* [WHAT YOU NEED TO DO] In the records below, find each line containing the word "this" and copy it.

***** EXTRACTED ENTRIES

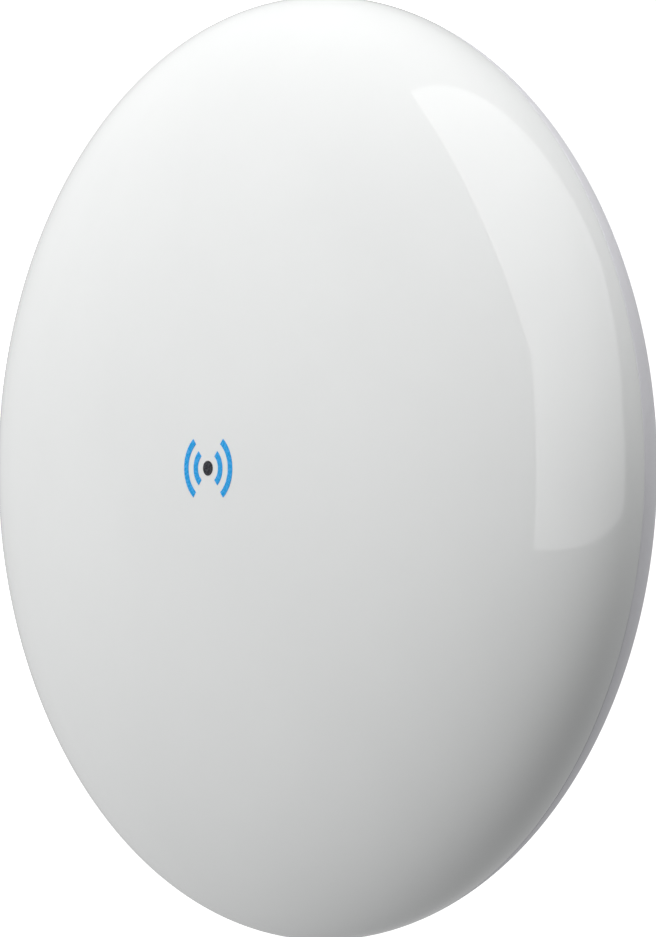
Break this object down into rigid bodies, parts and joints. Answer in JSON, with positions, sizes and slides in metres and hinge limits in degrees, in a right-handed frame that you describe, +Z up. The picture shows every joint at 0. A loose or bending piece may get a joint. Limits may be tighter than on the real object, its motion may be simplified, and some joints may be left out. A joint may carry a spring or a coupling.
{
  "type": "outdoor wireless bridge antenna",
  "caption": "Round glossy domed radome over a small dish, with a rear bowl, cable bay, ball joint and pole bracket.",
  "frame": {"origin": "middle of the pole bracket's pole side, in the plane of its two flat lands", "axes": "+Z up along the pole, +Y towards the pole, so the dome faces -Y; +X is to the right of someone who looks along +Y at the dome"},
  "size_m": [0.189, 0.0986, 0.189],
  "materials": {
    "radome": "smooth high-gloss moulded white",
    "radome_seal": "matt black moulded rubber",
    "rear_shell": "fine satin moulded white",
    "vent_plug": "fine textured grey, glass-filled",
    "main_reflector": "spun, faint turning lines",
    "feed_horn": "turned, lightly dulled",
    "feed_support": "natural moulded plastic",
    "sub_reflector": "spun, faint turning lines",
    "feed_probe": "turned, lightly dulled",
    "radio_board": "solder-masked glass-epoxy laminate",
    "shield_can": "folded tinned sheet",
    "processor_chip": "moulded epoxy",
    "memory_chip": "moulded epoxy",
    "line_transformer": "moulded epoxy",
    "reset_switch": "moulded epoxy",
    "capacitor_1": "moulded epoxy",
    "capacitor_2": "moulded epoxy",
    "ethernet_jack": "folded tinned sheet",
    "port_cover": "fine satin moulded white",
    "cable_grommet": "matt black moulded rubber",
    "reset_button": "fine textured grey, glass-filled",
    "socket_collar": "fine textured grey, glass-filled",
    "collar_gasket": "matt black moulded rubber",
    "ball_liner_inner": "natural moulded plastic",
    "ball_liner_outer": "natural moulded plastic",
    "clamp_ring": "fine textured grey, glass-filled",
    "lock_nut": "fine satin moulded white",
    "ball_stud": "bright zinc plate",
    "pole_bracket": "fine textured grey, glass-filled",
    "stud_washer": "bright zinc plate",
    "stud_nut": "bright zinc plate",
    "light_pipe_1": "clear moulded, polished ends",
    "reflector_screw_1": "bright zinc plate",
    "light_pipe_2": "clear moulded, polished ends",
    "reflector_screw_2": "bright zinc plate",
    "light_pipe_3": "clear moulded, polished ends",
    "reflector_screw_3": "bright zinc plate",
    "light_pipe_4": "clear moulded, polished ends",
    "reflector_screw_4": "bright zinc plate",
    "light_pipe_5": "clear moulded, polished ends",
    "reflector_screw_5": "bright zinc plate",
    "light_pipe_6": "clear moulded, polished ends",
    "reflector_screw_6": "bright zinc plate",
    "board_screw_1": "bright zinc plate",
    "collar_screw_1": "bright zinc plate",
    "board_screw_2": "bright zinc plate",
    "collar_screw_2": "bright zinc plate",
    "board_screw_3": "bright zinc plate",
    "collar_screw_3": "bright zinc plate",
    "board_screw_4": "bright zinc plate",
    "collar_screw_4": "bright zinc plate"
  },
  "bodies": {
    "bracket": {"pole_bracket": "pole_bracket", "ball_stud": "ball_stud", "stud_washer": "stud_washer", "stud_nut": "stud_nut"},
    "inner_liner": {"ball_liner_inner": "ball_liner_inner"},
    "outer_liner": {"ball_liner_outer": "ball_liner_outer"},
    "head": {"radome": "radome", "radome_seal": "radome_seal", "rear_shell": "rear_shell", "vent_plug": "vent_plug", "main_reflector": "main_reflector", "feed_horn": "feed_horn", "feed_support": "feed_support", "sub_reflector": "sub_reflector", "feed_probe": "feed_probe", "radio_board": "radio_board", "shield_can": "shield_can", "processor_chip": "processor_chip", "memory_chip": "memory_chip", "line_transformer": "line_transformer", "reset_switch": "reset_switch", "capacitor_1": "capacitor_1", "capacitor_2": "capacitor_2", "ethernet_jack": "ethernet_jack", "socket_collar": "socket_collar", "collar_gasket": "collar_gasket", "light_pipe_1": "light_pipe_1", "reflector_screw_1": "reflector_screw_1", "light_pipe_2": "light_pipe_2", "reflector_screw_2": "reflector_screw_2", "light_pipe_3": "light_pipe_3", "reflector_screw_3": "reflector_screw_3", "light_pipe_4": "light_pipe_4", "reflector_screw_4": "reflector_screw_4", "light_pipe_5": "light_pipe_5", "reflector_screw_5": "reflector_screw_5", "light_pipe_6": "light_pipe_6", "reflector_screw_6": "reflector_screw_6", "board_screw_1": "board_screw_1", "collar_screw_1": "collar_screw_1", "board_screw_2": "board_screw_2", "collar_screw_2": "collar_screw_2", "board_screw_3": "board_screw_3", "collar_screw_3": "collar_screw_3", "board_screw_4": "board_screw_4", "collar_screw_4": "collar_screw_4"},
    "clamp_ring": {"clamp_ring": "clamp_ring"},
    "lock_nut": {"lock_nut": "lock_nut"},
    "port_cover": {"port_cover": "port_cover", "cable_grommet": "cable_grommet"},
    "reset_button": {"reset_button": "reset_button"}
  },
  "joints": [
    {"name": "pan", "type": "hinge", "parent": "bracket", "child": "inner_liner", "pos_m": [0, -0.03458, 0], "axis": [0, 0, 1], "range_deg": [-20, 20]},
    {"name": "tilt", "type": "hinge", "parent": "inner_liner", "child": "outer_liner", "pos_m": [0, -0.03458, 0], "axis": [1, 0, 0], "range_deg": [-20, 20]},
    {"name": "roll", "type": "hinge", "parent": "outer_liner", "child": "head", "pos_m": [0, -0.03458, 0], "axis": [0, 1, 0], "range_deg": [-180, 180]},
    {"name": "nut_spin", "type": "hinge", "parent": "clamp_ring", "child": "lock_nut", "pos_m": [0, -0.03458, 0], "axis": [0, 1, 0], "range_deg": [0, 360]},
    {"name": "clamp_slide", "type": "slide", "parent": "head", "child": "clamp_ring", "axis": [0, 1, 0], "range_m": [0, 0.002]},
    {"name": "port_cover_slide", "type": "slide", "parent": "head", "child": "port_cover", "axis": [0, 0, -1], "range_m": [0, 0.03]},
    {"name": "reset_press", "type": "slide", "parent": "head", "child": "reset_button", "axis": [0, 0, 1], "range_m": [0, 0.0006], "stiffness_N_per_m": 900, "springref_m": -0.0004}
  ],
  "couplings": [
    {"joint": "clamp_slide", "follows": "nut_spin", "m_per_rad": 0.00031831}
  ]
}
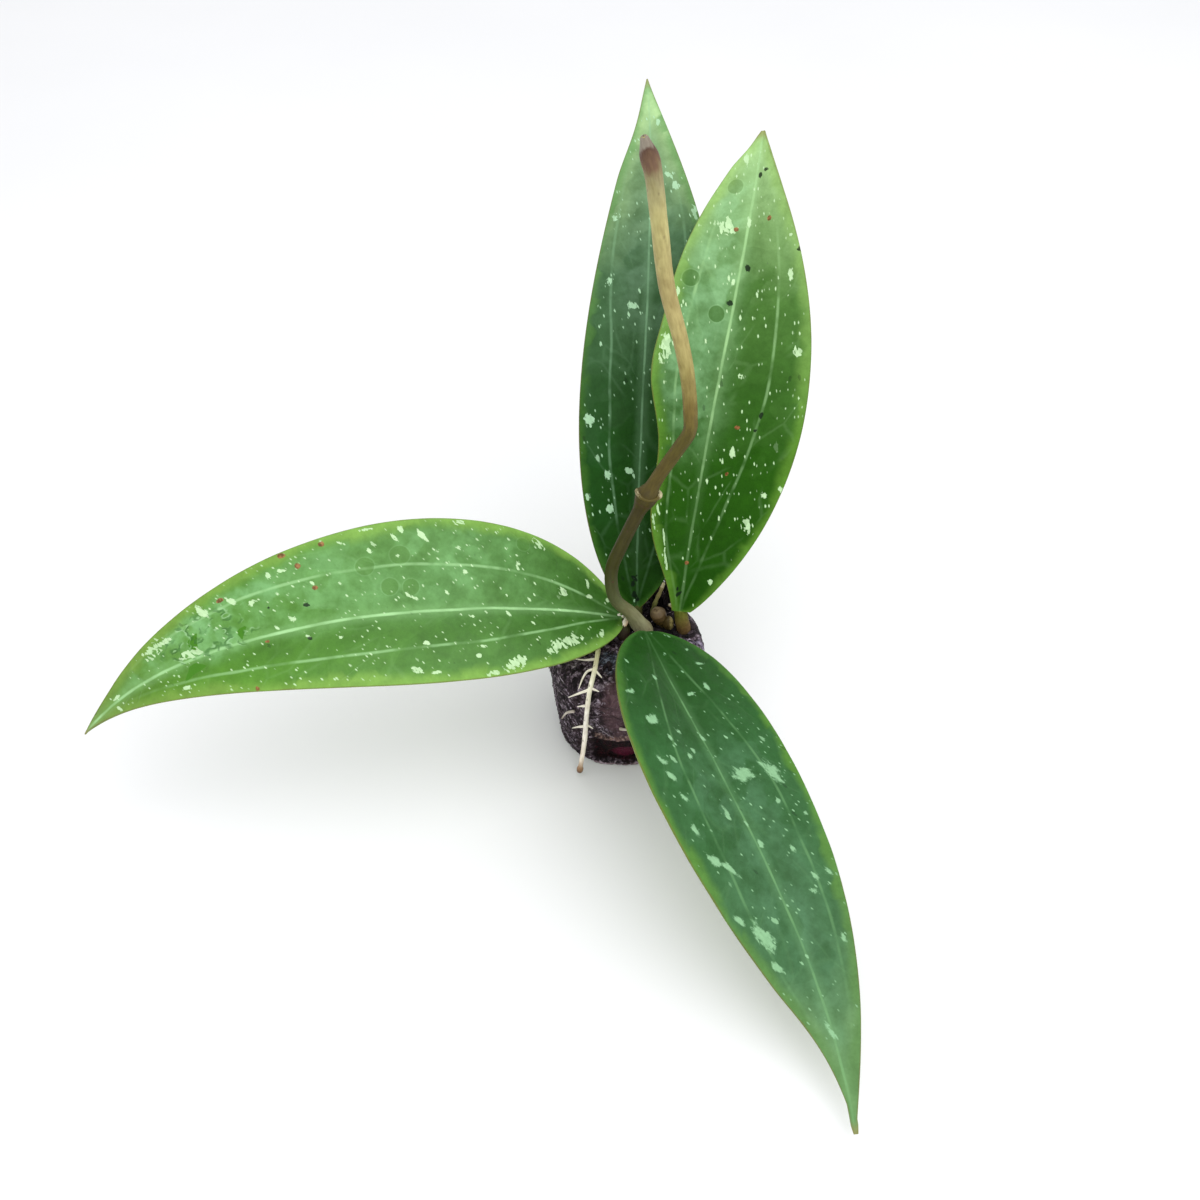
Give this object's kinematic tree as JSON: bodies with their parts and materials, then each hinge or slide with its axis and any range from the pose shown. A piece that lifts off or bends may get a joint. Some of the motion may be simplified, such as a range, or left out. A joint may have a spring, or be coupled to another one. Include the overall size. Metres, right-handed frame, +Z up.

**********

* [WRITTEN ANSWER]
Break this object down into rigid bodies, parts and joints. Answer in JSON, with positions, sizes and slides in metres and hinge limits in degrees, in a right-handed frame that you describe, +Z up. The picture shows every joint at 0. A loose or bending piece may get a joint. Limits may be tighter than on the real object, its motion may be simplified, and some joints may be left out. A joint may carry a spring or a coupling.
Give this object's kinematic tree as JSON: bodies with their parts and materials, then each hinge or slide with its axis and any range from the pose shown. A piece that lifts off or bends may get a joint. Some of the motion may be simplified, such as a range, or left out. A joint may have a spring, or be coupled to another one. Include the overall size. Metres, right-handed frame, +Z up.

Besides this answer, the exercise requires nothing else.